As AI continues to evolve, its technology and insights will become a central part of shaping more effective SEO campaigns. Keeping pace with AI-driven updates to search engine algorithms—shifting from tactical execution to strategic oversight means that SEO professionals need to adapt nonstop. A human with imagination, creativity, and a keen understanding of this evolving landscape must always be at the helm.
To help SEO’s and Businesses transition effectively, Hill Web Marketing recommends:
- Creating human curated/edited, comprehensive content, factual/sourced content, and converting AI-friendly content. This is where human editors play a vital role in refining AI-generated content, ensuring accuracy, adding nuance, and aligning the output with specific goals.
- Focusing on niche expertise articles and use topic expert authors.
- Optimizing to satisfy user experience signals, contextual meaning and the intent behind a user’s search query.
- Checking your data quality includes steps to ensure data accuracy, completeness, relevance, and freshness. Go to the Data quality page in the Search for commerce console and check your “Critical Threshold” score. [2]
- Prioritizing credibility and trust by avoiding low-effort content and adding clear value to what is already on the web.
Gaining a strong data footprint in Google’s AI Overviews means adapting your strategies now to secure a competitive advantage and maintain SERP visibility.
What Can We Conclude About the Relationship Between Google Vertex AI and Schemas?
- Direct answer: Within my current experience, I cannot say that Google Vertex AI directly relies on Schema.org markup embedded on websites as a primary data source.
- Clarification of what we do know: Vertex AI heavily relies on structured data formats. This data is typically provided through dedicated channels (APIs, GCS, BigQuery, etc.). It is consumed in formats defined by Vertex AI services themselves.
- Schema markup’s indirect connection: Schema.org data could potentially be extracted from websites, processed, structured into a suitable format (e.g., BigQuery table), and then fed into Vertex AI; however, this is an indirect data pipeline, versus a native reliance within Vertex AI.
- Key takeaway: Focus on preparing and structuring data that aligns to the current specific requirements of the Vertex AI service being used. It is best to not assume it consumes or is reliant on web Schema.org markup.
Gaining “word” clarity: “Schema” is often used informally to refer to the structure you put inside struct_data or json_data. However, the actual field name for transmitting that data in the Vertex AI API here is struct_data or json_data.
“Vertex AI uses tabular (structured) data to train a machine learning model to make predictions on new data.

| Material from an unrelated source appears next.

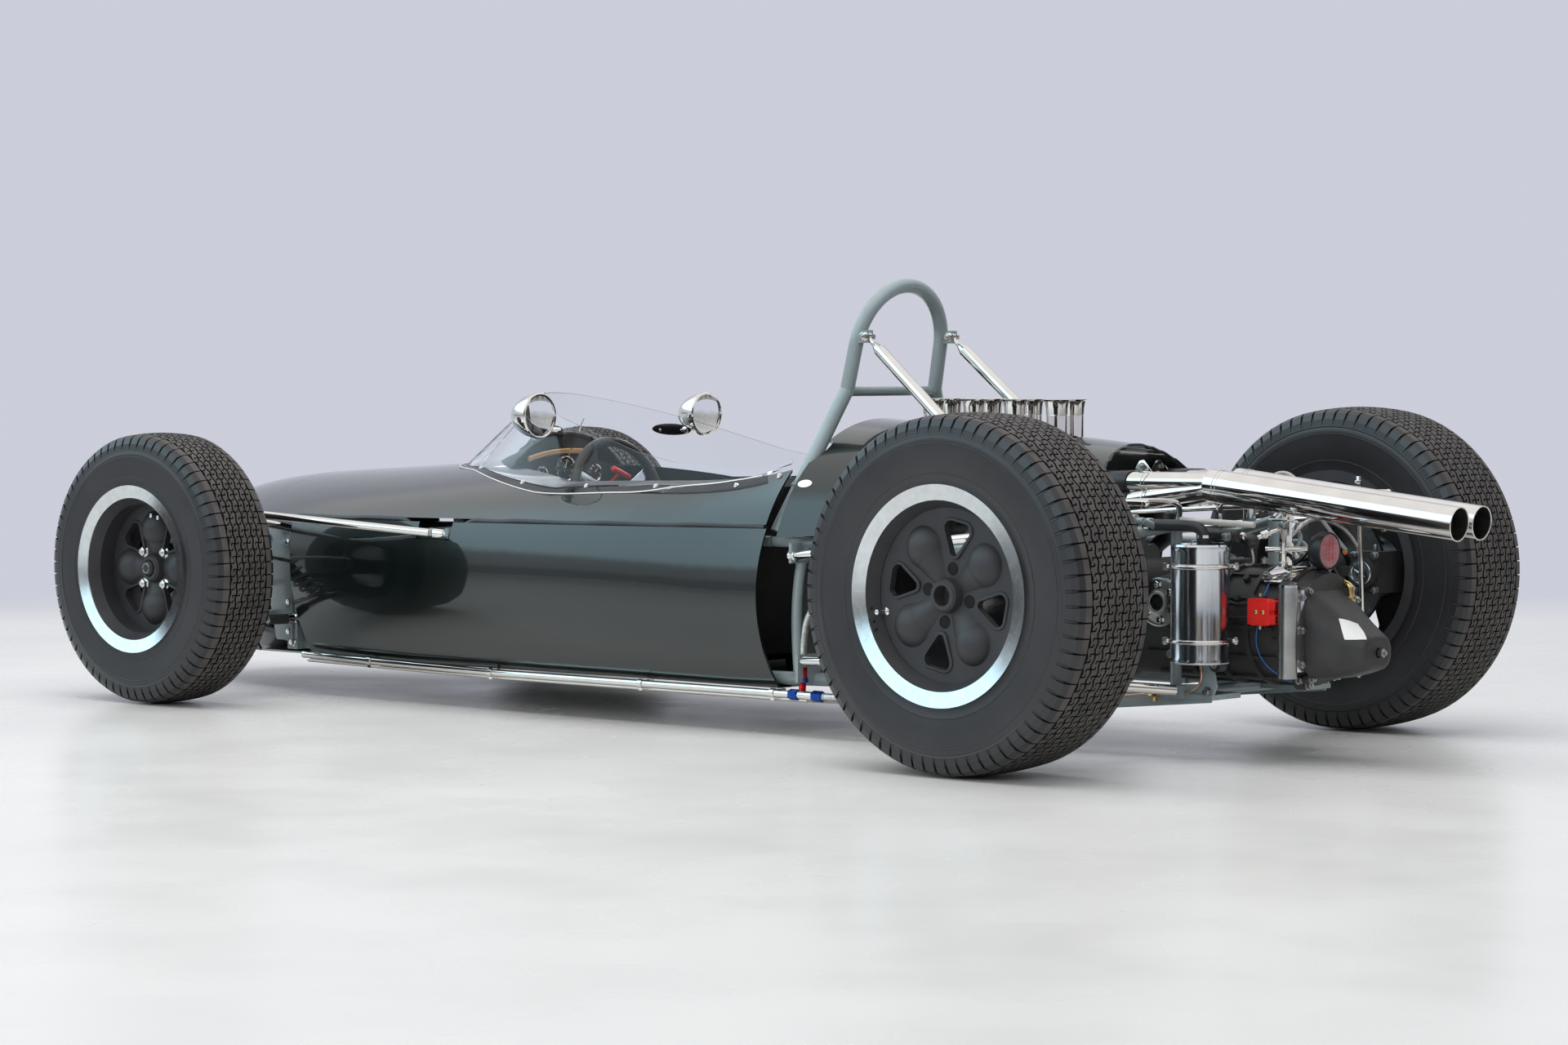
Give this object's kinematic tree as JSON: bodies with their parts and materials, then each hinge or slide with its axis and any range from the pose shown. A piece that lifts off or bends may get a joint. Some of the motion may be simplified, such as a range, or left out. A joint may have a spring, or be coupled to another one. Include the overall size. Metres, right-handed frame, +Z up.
{
  "type": "open wheel racing car",
  "caption": "Single seat open wheel racing car with a slim body, exposed engine intakes, roll hoop, twin tail pipes and cast wheels on treaded tyres; wheels roll and steer.",
  "frame": {"origin": "on the floor, below the centre of the bounding box", "axes": "+X forward to the nose, +Y to the driver's left, +Z up"},
  "size_m": [3.5635, 1.489, 0.9279],
  "materials": {
    "body_green": "gloss",
    "undertray_metal": "satin",
    "chassis_grey": "satin",
    "tyre": "matte",
    "magnesium": "matte",
    "chrome": "polished",
    "steel": "satin",
    "casting": "matte",
    "clear": "clear",
    "seat": "satin",
    "black": "satin",
    "aluminium": "polished",
    "lamp": "gloss",
    "red": "satin"
  },
  "bodies": {
    "chassis": {"nose_cone": "body_green", "upper_cowl": "body_green", "side_panel_left": "body_green", "side_panel_right": "body_green", "engine_cover": "body_green", "undertray": "undertray_metal", "firewall": "undertray_metal", "roll_hoop": "chassis_grey", "lower_rails": "chassis_grey", "upper_rails": "chassis_grey", "front_frame": "chassis_grey", "rear_frame": "chassis_grey", "hoop_stays": "chrome", "front_arms": "chrome", "rear_links": "chrome", "exhaust_left": "chrome", "exhaust_right": "chrome", "intake_trumpets": "chrome", "mirrors": "chrome", "side_pipes": "chrome", "gearbox_case": "casting", "gearbox_cover": "casting", "engine_block": "casting", "rear_uprights": "casting", "rack_housing": "casting", "windscreen": "clear", "seat": "seat", "dash_hood": "black", "dash_panel": "black", "front_dampers": "black", "rear_dampers": "black", "radiator": "black", "catch_tank": "aluminium", "breather_tube": "aluminium", "tail_lamp": "lamp", "battery_connector": "red"},
    "front_wheel_left": {"front_tyre_left": "tyre", "front_rim_left": "magnesium", "front_hub_left": "steel"},
    "front_wheel_right": {"front_tyre_right": "tyre", "front_rim_right": "magnesium", "front_hub_right": "steel"},
    "rear_wheel_left": {"rear_tyre_left": "tyre", "rear_rim_left": "magnesium", "drive_shaft_left": "steel"},
    "rear_wheel_right": {"rear_tyre_right": "tyre", "rear_rim_right": "magnesium", "drive_shaft_right": "steel"},
    "knuckle_left_body": {"knuckle_left": "casting"},
    "knuckle_right_body": {"knuckle_right": "casting"},
    "steering_rack": {"tie_rods": "steel"},
    "steering_shaft": {"steering_wheel": "black", "steering_column": "steel"}
  },
  "joints": [
    {"name": "steer_left", "type": "hinge", "parent": "chassis", "child": "knuckle_left_body", "pos_m": [1.191, 0.548, 0.3], "axis": [0, 0, 1], "range_deg": [-14, 14]},
    {"name": "steer_right", "type": "hinge", "parent": "chassis", "child": "knuckle_right_body", "pos_m": [1.191, -0.548, 0.3], "axis": [0, 0, 1], "range_deg": [-14, 14]},
    {"name": "rack_slide", "type": "slide", "parent": "chassis", "child": "steering_rack", "axis": [0, 1, 0], "range_m": [-0.0187, 0.0187]},
    {"name": "steering_turn", "type": "hinge", "parent": "chassis", "child": "steering_shaft", "pos_m": [0.41, 0, 0.452], "axis": [-0.9703, 0, 0.2419], "range_deg": [-170, 170]},
    {"name": "front_left_spin", "type": "hinge", "parent": "knuckle_left_body", "child": "front_wheel_left", "pos_m": [1.191, 0.6545, 0.3], "axis": [0, 1, 0], "continuous": true},
    {"name": "front_right_spin", "type": "hinge", "parent": "knuckle_right_body", "child": "front_wheel_right", "pos_m": [1.191, -0.6545, 0.3], "axis": [0, 1, 0], "continuous": true},
    {"name": "rear_left_spin", "type": "hinge", "parent": "chassis", "child": "rear_wheel_left", "pos_m": [-1.12, 0.6265, 0.332], "axis": [0, 1, 0], "continuous": true},
    {"name": "rear_right_spin", "type": "hinge", "parent": "chassis", "child": "rear_wheel_right", "pos_m": [-1.12, -0.6265, 0.332], "axis": [0, 1, 0], "continuous": true}
  ],
  "couplings": [
    {"joint": "steer_right", "follows": "steer_left", "ratio": 1},
    {"joint": "rack_slide", "follows": "steer_left", "m_per_rad": 0.076},
    {"joint": "steering_turn", "follows": "steer_left", "ratio": 12}
  ]
}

You can import data either from your computer or from Cloud Storage in an available format (CSV or JSON Lines) with the labels (and bounding boxes, if necessary) inline. For more information on import file format, see Preparing your training data. If you want to split your dataset manually, you can specify the splits in your CSV or JSON Lines import file.” – Google AutoML Beginner’s Guide
Legacy schema terms and methods need clarifying as AI is rapidly evolving
Official Google Cloud documentation for Vertex AI Search and Conversation clearly outlines the use of struct_data and json_data for incorporating structured data into documents for indexing and search features (like filtering, faceting, boosting).
How Schema MarkUp Helps Search Engines Recognize Content
I had a great conversation with Jarno Van Driel about how Google uses schema markup to “recognize content” versus “understand content.”
Jarno is a true expert at placing the value and use of structured data markup. AI agents do not possess consciousness, subjective experience, emotions, or intentionality in the same way that humans do when we “think.” They operate based on complex algorithms, the data they have been trained on, and the rules that govern their functionality.
While AI can perform increasingly sophisticated processing, such as Google’s ability to “understand” or “recognize” content through schema markup, Or Vertex AI data models, we are talking about a level of interpretation and contextual awareness.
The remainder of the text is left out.